Patients’ notes are a legal document. Dental nurses therefore have a responsibility to make these records as accurate and detailed as possible so that all relevant information is present and correct.
This includes accurately charting all present teeth and past treatment, all treatment needed, correctly labelling and mounting radiographs, maintaining an updated medical history, keeping a record of all correspondence with specialists etc, retaining consent forms and recording accurate clinical notes every time the patient attends.
Patients’ notes are a legal document. Dental nurses therefore have a responsibility to make these records as accurate and detailed as possible so that all relevant information is present and correct. This includes accurately charting all present teeth and past treatment, all treatment needed, correctly labelling and mounting radiographs, maintaining an updated medical history, keeping a record of all correspondence with specialists etc, retaining consent forms and recording accurate clinical notes every time the patient attends.
It is important to maintain correct records firstly so that all information about the patient is available in order to provide them with the treatment and care most suitable for them, and secondly for legal reasons. If there is any dispute between the patient and dentist it is important that the dentist can provide accurate notes showing any diagnosis, advice or treatment they have given to the patient, and their reasons for doing so. The dentist therefore can provide written evidence justifying any treatment or advice they have given to the patient.
The following should be recorded:
• The patient’s GP
• any medical conditions such as epilepsy or diabetes
• any infectious diseases such as Hepatitis B or HIV
• any medication the patient is currently taking
• oral cancer risk factors including whether the patient smokes and average weekly alcohol consumption
There are two main systems of tooth notation available when referring to specific teeth in the clinical notes. In the United Kingdom Palmer tooth notation is often used. In handwritten notes it involves using a quadrant symbol and the tooth number:
Any diagnosis or observations the dentist makes should then be recorded along with any charting updates. All discussions regarding treatment options, including costs or any questionable prognosis of any treatment, changes in treatment plans or post-operative warnings should be recorded.
At appointments where patients are undergoing treatment concise details should be made of the treatment being carried out and correct notation of where it is being carried out, along with records of any drugs administered and materials/equipment used. Records should be made of any post-operative advice given.

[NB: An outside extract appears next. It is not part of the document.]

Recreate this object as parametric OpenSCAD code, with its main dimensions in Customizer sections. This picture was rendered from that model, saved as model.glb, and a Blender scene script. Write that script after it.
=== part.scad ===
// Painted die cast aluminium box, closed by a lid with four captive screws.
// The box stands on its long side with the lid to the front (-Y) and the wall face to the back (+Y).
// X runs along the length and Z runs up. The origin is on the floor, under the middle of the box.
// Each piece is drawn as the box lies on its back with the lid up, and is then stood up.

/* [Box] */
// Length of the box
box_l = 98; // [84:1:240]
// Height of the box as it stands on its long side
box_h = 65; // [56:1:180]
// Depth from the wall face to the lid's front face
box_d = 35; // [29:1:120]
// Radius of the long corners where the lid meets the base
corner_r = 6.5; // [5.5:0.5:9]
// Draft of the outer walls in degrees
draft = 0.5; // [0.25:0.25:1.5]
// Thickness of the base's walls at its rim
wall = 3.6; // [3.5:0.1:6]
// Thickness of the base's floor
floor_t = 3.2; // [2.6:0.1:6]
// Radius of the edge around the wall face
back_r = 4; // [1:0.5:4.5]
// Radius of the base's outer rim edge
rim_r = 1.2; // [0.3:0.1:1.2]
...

Notes should always be recorded during and directly after the patient’s visit as it is required that they are contemporaneous. It must also be taken into consideration that patients’ can request to see their clinical notes; therefore they must be written in a professional manner with no derogatory comments made about the patient. For example, if a patient attended complaining of a broken tooth a note should be made of this, including how and when it was broken, what tooth or area of mouth patient describes and any symptoms:
‘Pt c/o broken tooth UR area this morning whilst eating cereal, causing sensitivity to cold.’

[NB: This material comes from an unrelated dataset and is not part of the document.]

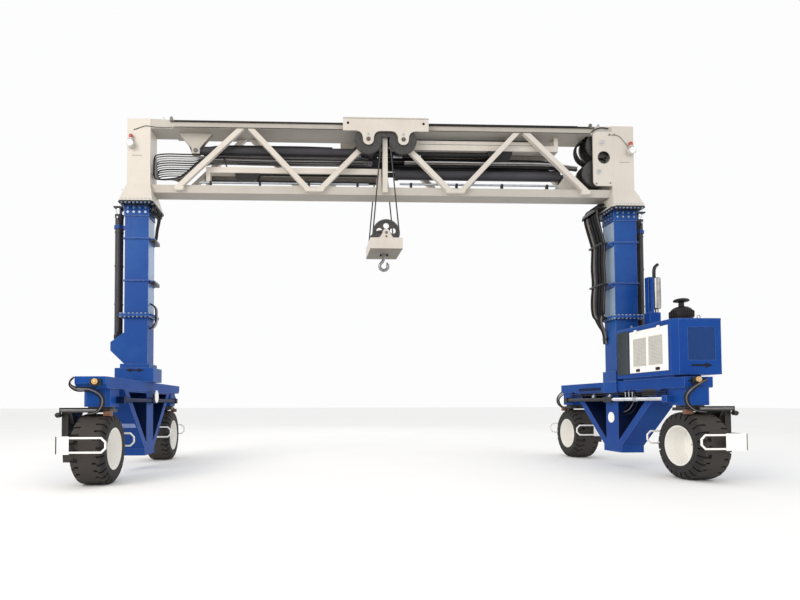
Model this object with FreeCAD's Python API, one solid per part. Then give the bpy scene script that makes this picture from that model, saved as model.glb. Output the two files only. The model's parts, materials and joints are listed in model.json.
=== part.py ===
import FreeCAD, Part
import math
import os

# Four-wheel mobile gantry crane: one truss girder on two telescoping masts, each mast on a
# two-wheel bogie. X runs along the girder, Y along the bogies, Z up. Millimetres.
# The origin lies on the ground under the middle of the crane.

V = FreeCAD.Vector

# ---------------------------------------------------------------- driving dimensions
leg_x = 5430.0                # mast centre from the middle of the crane
wheel_y = 2100.0              # king pin from the middle of the bogie
fit = 0.3                     # gap left between pieces that bear on each other

tyre_d = 1250.0
tyre_w = 580.0
tyre_round = 70.0             # shoulder radius
rim_d = 745.0
rim_wall = 14.0
rim_lip = 26.0
rim_lip_w = 14.0
rim_lip_lean = 12.0           # slope of the lip's inner face
rim_lip_inset = 8.0           # lip stands inside the tyre's side wall
disc_at = 120.0               # wheel disc, outboard of the wheel's middle
disc_t = 24.0
hub_r = 165.0                 # rotating hub drum behind the disc
hub_nose_r = 95.0
king_offset = 40.0            # wheel's middle, outboard of the king pin
axle_r = 70.0
motor_r = 150.0

plate_gap = 27.0              # tyre's top to the knuckle plate
plate_t = 60.0
slew_r = 222.0
slew_t = 40.0
post_in = 420.0               # knuckle post, from the leg's middle
post_out = 590.0
post_half = 235.0
post_drop = 225.0             # post's foot under the wheel's axis

guard_clear = 100.0           # guard hoop's bars, in front of the tyre's tread
guard_below = 5.0             # lower and upper bar of the hoop, from the wheel's axis
guard_above = 235.0
guard_rod = 17.0
guard_tip = -350.0            # hoop's inner tip, from the leg's middle
guard_out = 395.0
guard_point = 70.0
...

The dentist’s diagnosis, any vitality tests or radiographs, and any discussions about treatment plans should then be recorded:
‘O/e: UR5 fractured mesio-buccal cusp, pt has a heavy bite and not much tooth left so advised patient that a crown is the best option. Explained to patient tooth can have a composite restoration but that it may not last long. Explained differences between gold and porcelain bonded crown, advised patient that PBC was the most aesthetic option, but gold is slightly stronger and helps periodontal condition. Patient concerned about crown blending in with existing crowns and veneers, concerned about metal becoming visible due to gingival recession as this has happened to the patient before. Discussed option of Lava crown (metal free), shown patient some photographs of Lava crowns, patient wishes to go ahead. PA taken of UR5 to check suitability of tooth for crowning, PA shows tooth to be suitable .Pt given verabl and written estimates and consent form to sign.’
Although the dental nurse should record as much information as possible in the patient’s clinical notes and write them as accurately as possible, the dentist is ultimately responsible for their content, so before any notes are saved and the patient’s appointment is marked as complete, the dentist should check that the notes are satisfactory and make any necessary additions or ammendments.